The IJIS Institute is currently working on several initiatives funded by the Bureau of Justice Assistance, U.S. Department of Justice, to overcome the gap in information sharing capabilities between corrections, criminal justice, public health, and other service providers. We have worked with a number of our Member companies to help develop interoperable solutions to enable information sharing among local law enforcement, public safety agencies, and relevant service providers in ways that are designed to reduce victimization. Current initiatives in corrections information sharing include:
Reentry Information Sharing Pilot Sites
The IJIS Institute leads this combined grant effort working in partnership with the National Governors Association, the Association of State Correctional Administrators (ASCA), the American Probation and Parole Association (APPA), the American Correctional Association (ACA), the National Sheriffs Association (NSA), the Corrections Technology Association (CTA), and the International Association of Chiefs of Police (IACP), with support from the Council of State Government’s Justice Center. The primary goal of the project is to develop, test, and implement a standards-based offender information sharing capability in three state departments of correction. Under the guidance of the Corrections Reentry Information Sharing Project Advisory Board, which includes practitioners from corrections, parole, probation, law enforcement, and the courts, the IJIS Institute and its subcontractor have completed and vetted the Corrections Information Sharing (CIS) Service specification (SSP) which includes ten prioritized information exchanges that occur from arrest to release from supervision. Implementation of the CIS SSP is currently underway in three state departments of correction (Illinois, Iowa, and Tennessee).
Justice-to-Health Information Exchange
There are 11.6 million jail encounters in the US each year. Information sharing related to convicted offenders and other justice-involved individuals' presents a critical challenge for the criminal justice, healthcare, mental health, and other treatment services domains. The ability to share information among these domains can dramatically affect public safety and the justice process in general, and the quality and continuity of care provided to these individuals in particular.

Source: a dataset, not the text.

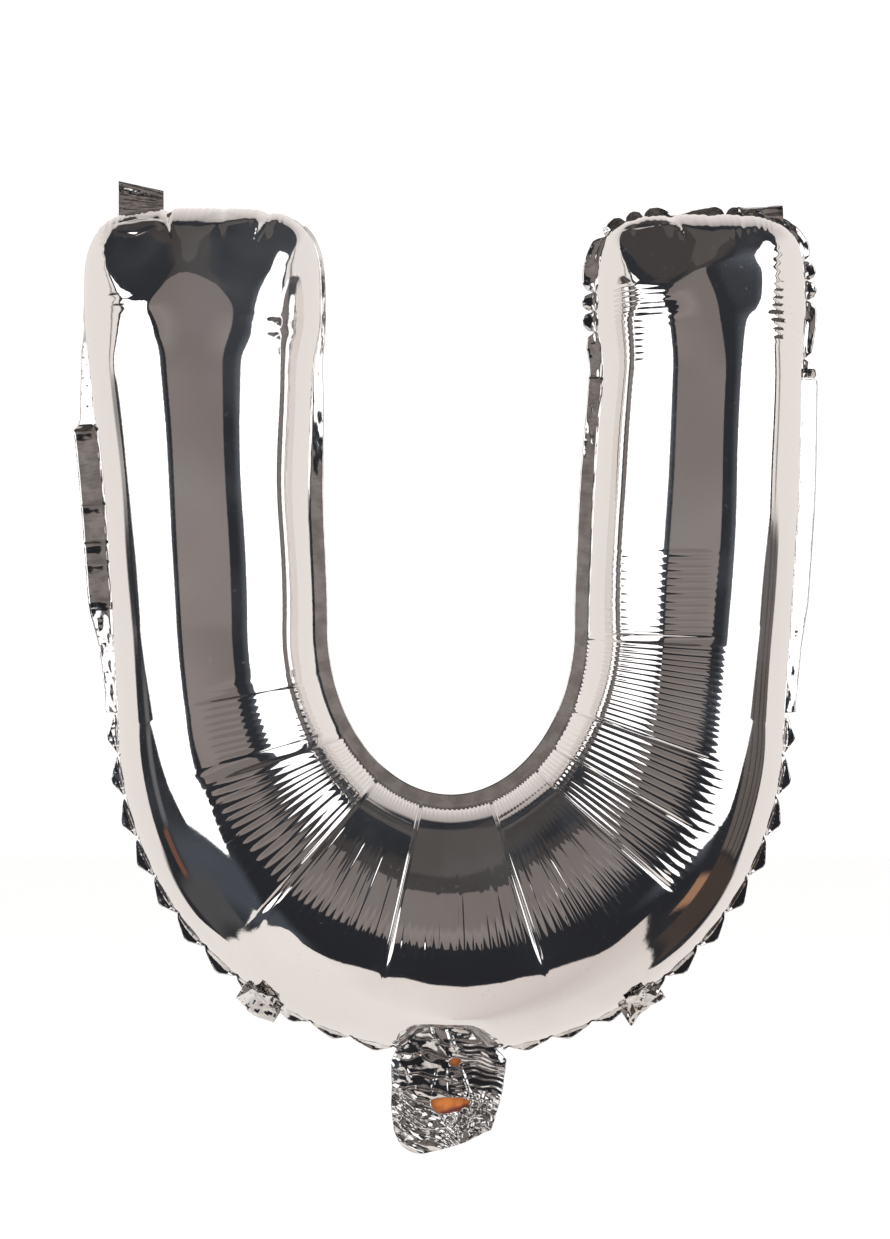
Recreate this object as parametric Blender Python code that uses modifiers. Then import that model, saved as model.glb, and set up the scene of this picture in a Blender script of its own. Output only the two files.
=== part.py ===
# A letter U foil balloon, about 0.39 m tall with its tail, as it is when filled with air.
# Two foil sheets are welded along a seam margin, which also carries four hanging tabs and the filling tail.
# Metres, +Z up, +X to the letter's right, -Y is the front. The origin is the middle of the letter in its seam plane.

import math

import bmesh
import bpy
from mathutils import Vector

# Seam line of the bow: two ellipses, the outer and the inner one
OUTER_A = 0.133
OUTER_B = 0.130
OUTER_CENTRE_Z = -0.040
INNER_A = 0.054
INNER_B = 0.072
INNER_CENTRE_Z = 0.0

# Sections of the letter are numbered by an angle round the outer seam, 0 at its lowest point. They fan out from the
# inner seam, which lags behind, and past BOW_END they are level and cross the legs.
INNER_LAG = 17.5
INNER_LAG_END = 72.0
SIDE_ANGLE = 90.0
BOW_END = SIDE_ANGLE + INNER_LAG

# Legs: they flare a little outwards, and each ends in a pillow with a round-cornered outline
LEG_OUTER_TOP_X = 0.1448
LEG_INNER_MIDDLE_X = 0.056
LEG_INNER_MIDDLE_Z = 0.061
LEG_INNER_TOP_X = 0.0532
NARROW_END_Z = 0.100
PILLOW_START_Z = 0.1235
PILLOW_HEIGHT = 0.0430
PILLOW_POWER = 4.0

# How far the sheets bulge from the seam plane
LEG_BULGE = 0.041
BOW_BULGE = 0.0435

# Foil, thickened so that each sheet is a sturdy solid
SHEET_WALL = 0.0010
MARGIN_THICKNESS = 0.0010
FILM_THICKNESS = 0.0005
VALVE_THICKNESS = 0.0004
GAP = 0.0003

# Divisions of the sheets
BOW_STEP = 2.5
LEG_STATIONS = 6
PILLOW_STATIONS = 6
ACROSS = 10

# Creases that run from the inner seam towards the outer one, as section angles
CREASE_ANGLES = (-92.5, -77.5, -45.0, -15.0, 20.0, 52.5, 65.0, 80.0, 105.0)
CREASE_DEPTH = 0.0022

# Pinches where the foil is gathered along the outer seam of the bow, counted both ways from its lowest point
PINCH_FIRST = 2.5
PINCH_STEP = 7.5
PINCH_DEPTH = 0.0016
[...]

Successful offender reentry into society requires sharing information about an individual’s treatment history while incarcerated with community health providers so that any underlying causes of criminal behavior can be treated and recidivism avoided. The IJIS Institute, under sponsorship of the Bureau of Justice Assistance (BJA) and in collaboration with the Urban Institute, identified and prioritized opportunities for exchanging such data. The primary work product of this group was a list of 34 information exchanges addressing the continuity of care and effective treatment of individuals who are part of both the health care and criminal justice systems, published in 2013 as Opportunities for Information Sharing to Enhance Health and Public Safety Outcomes.

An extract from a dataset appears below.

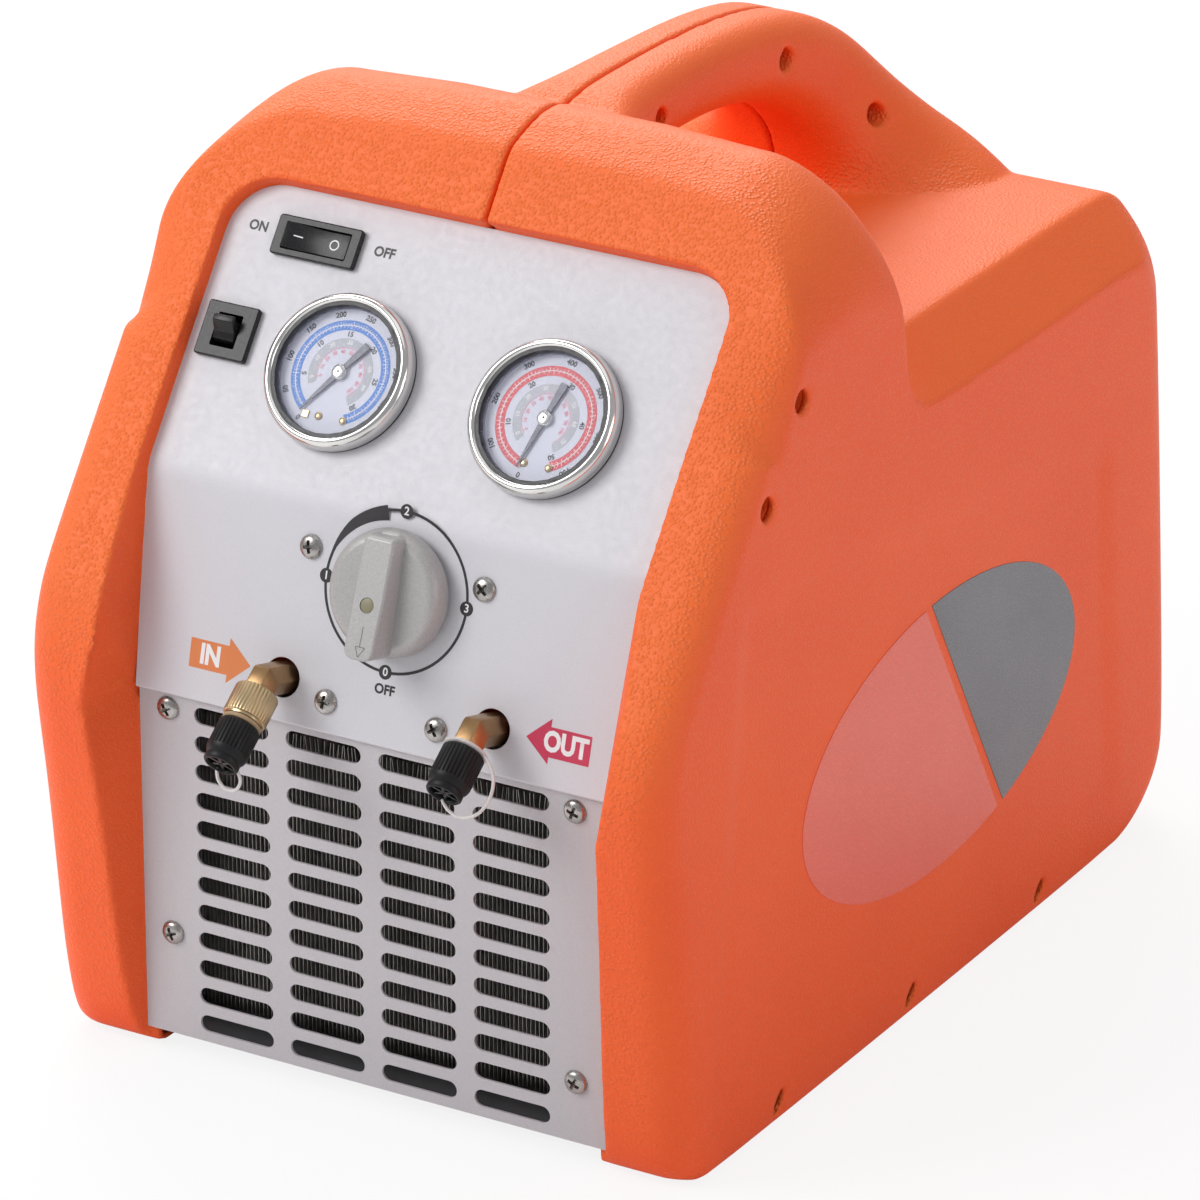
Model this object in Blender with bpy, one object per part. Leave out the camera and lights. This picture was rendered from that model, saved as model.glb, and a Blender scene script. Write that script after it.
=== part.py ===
"""Portable refrigerant recovery machine: every rigid piece in rest position.

World frame: metres, Z up, front faces -Y, floor at z = 0, mid-plane at x = 0.
Sizes below are millimetres; build_object turns them into metres.
"""

import math

import bmesh
import bpy
from mathutils import Matrix, Vector

MM = 0.001
GAP = 0.3

# Outer body
HALF_WIDTH = 125.5
FRONT_SHIFT = -159.86
WALL = 3.0
FRONT_NOSE_RADIUS = 14.0
REAR_CORNER_RADIUS = 20.0
HOOD_CORNER_RADIUS = 45.0
BOTTOM_EDGE_RADIUS = 5.0
ROOF_Z = 248.0
HOOD_TOP_Z = 326.5
CHAMFER_START_X = 105.0
MID_GAP = 0.15

# Front lean lines: lower and upper control panel sections
LOWER_LEAN = math.radians(15.6)
UPPER_LEAN = math.radians(37.0)
PANEL_BASE = (-2.2, 137.6)
LOWER_LENGTH = 76.5
UPPER_LENGTH = 103.7
SHEET = 1.2
CONTROL_HALF_WIDTH = 98.4
CONTROL_CORNER_RADIUS = 19.0
OPENING_CLEARANCE = 0.3

# Grille plate
GRILLE_HALF_WIDTH = 92.0
GRILLE_BOTTOM_Z = 8.0
GRILLE_TOP_Z = 139.6
SLOT_LENGTH = 29.6
SLOT_HEIGHT = 6.2
SLOT_ROW_PITCH = 10.56
SLOT_TOP_ROW_Z = 131.2
SLOT_COLUMN_PITCH = 36.7
SLOT_COLUMNS = 4
SLOT_ROWS = 12

# Control positions: x and length up the section they sit on
ROCKER_AT = (-61.7, 86.3)
ROCKER_BEZEL = (33.0, 14.2)
BREAKER_AT = (-84.0, 49.6)
BREAKER_BEZEL = (20.5, 18.6)
GAUGE_XS = (-36.5, 43.5)
GAUGE_LENGTH_UP = 44.0
GAUGE_RADIUS = 27.3
POINTER_RESTS = {"low": 146.0, "high": 165.5}
KNOB_AT = (3.8, 52.8)
KNOB_RADIUS = 21.9
PORT_XS = (-35.4, 46.8)
PORT_LENGTH_UP = 15.3
PORT_HOLE_RADIUS = 6.9
PORT_DROP = math.radians(36.0)
PANEL_SCREWS = ((-30.7, 61.2), (37.0, 60.6), (-17.3, 10.8), (25.9, 10.5))
GRILLE_SCREWS = ((-80.2, 131.5), (80.0, 131.0), (-80.2, 46.9), (80.2, 30.9))
SCREW_HEAD_RADIUS = 4.3
SCREW_SHANK_RADIUS = 1.9

# Inside
CHASSIS_THICKNESS = 1.5
FIN_PITCH = 2.6
FIN_THICKNESS = 0.45
FIN_COUNT = 59
CONDENSER_Y = (12.0, 34.0)
CONDENSER_Z = (20.0, 127.0)
FAN_Z = 74.0
FAN_RADIUS = 49.0
FAN_BLADES = 5

COLORS = {
    "orange_plastic": (0.86, 0.17, 0.035, 0.55, 0.0),
    "silver_sheet": (0.62, 0.62, 0.63, 0.38, 0.85),
    "steel": (0.55, 0.55, 0.55, 0.35, 1.0),
    "polished_steel": (0.75, 0.75, 0.74, 0.12, 1.0),
    "black_plastic": (0.02, 0.02, 0.022, 0.4, 0.0),
    "brass": (0.70, 0.47, 0.18, 0.3, 1.0),
    "knob_grey": (0.42, 0.42, 0.41, 0.4, 0.3),
    "white_dial": (0.85, 0.86, 0.88, 0.5, 0.0),
    "glass": (0.9, 0.93, 0.95, 0.05, 0.0),
    "clear_strap": (0.80, 0.78, 0.74, 0.35, 0.0),
    "tan_rubber": (0.45, 0.33, 0.24, 0.6, 0.0),
    "black_metal": (0.05, 0.05, 0.055, 0.45, 0.6),
    "aluminium": (0.62, 0.63, 0.64, 0.35, 1.0),
    "copper": (0.72, 0.38, 0.22, 0.3, 1.0),
    "fin_black": (0.03, 0.03, 0.033, 0.5, 0.7),
}


def clear_scene():
    for item in list(bpy.data.objects):
        bpy.data.objects.remove(item, do_unlink=True)


def make_material(node_name, key):
    red, green, blue, roughness, metallic = COLORS[key]
    material = bpy.data.materials.new(node_name + "_material")
    material.use_nodes = True
    shader = material.node_tree.nodes["Principled BSDF"]
    shader.inputs["Base Color"].default_value = (red, green, blue, 1.0)
    shader.inputs["Roughness"].default_value = roughness
    shader.inputs["Metallic"].default_value = metallic
    return material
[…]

The IJIS Institute and its subcontractors, the National Center for State Courts and the Georgia Tech Research Institute, are developing an interoperable framework to translate between technology systems used by criminal justice and health practitioners. A Justice Continuity of Care Document (JCCD) is being developed which will contain justice-specific data elements that can be shared with other criminal justice organizations or with interested healthcare organizations. This project will provide a comprehensive solution to the technical problem of justice/health information sharing resulting in a consistent and open standards-based way. The solution will be supported by both the justice and health communities, will build on previous standards work, and will not require either community to significantly alter its current technical standards. Once these standards are in place, the IJIS Institute will provide technical assistance to two pilot sites that will implement two of the prioritized use cases.
Corrections Advisory Committee
The IJIS Institute Corrections Advisory Committee is focused on the advancement of information sharing standards among the institutional and community corrections communities. The work of this committee provides guidance on issues facing information sharing in corrections as an integral function of the criminal justice information system overall.
Statewide Automated Victim Information & Notification
Offender information collected to deter and prevent crime in the criminal justice system can also be shared with a community to enhance awareness, promote public safety, and assist crime victims in exercising their right to information and notification. A SAVIN program is a network of solutions and activities that embody the planning, governance, administration, technology, implementation, execution, and ongoing management of crime victim information and notification services. A SAVIN program is not a particular service provider system application; state and local law enforcement, courts, state/community/county corrections, and victim service professionals must all effectively share information in order to provide relevant, timely, and accurate offender and case status information to crime victims and their families.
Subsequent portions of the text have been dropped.